Dish has been one of the biggest advocates for affordability. And as retail video prices have soared into the range of $150 to $200 per month, even programmers are beginning to realize that consumer budgets are reaching their limit.
“Necessity is the mother of invention on that one,” LeCuyer said. “At some time, the party will end, in terms of the endless up-and-to-the-right content costs. It’s debatable where that happens; somewhere in there it breaks.” While some content owners have talked about paring down networks — Viacom has said it will focus on six of its two dozen channels, while Turner and NBCUniversal have hinted they would be better off concentrating on fewer channels — LeCuyer said cutting off networks that don’t attract much in affiliate fees isn’t going to change the game.
Other networks with stronger brands have talked about going direct-to-consumer, which LeCuyer said is likely to grow.

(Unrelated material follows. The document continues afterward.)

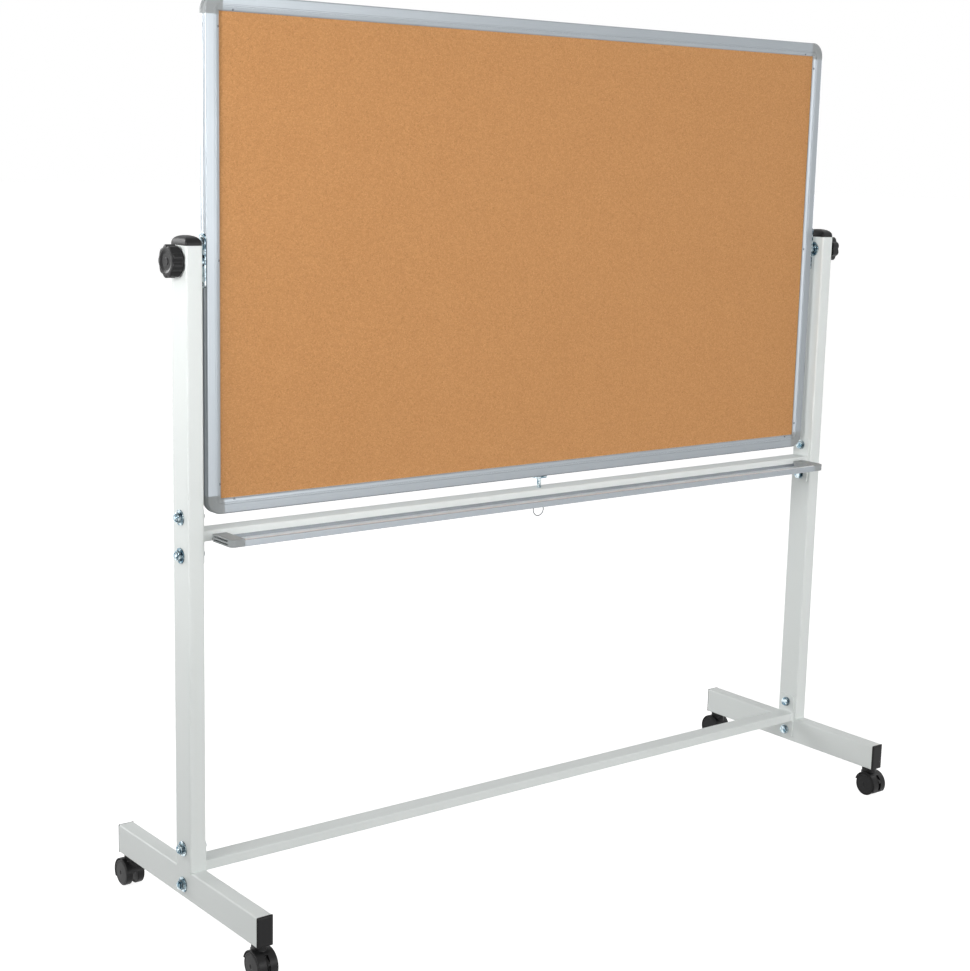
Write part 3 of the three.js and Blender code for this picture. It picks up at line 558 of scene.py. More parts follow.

“You’re going to see this continued proliferation of direct-to-consumer offerings, but there is still going to be a value to being an aggregator and a distributor of content,” he said. “But at some point, content owners are going to have to start getting a little more realistic and making some hard choices internally about what their portfolios look like, where they’re investing.
“Having this far-flung portfolio of a couple of dozen networks where you try to earn a license fee, that model is breaking,” LeCuyer added. “You’re seeing the beginning pieces of that.”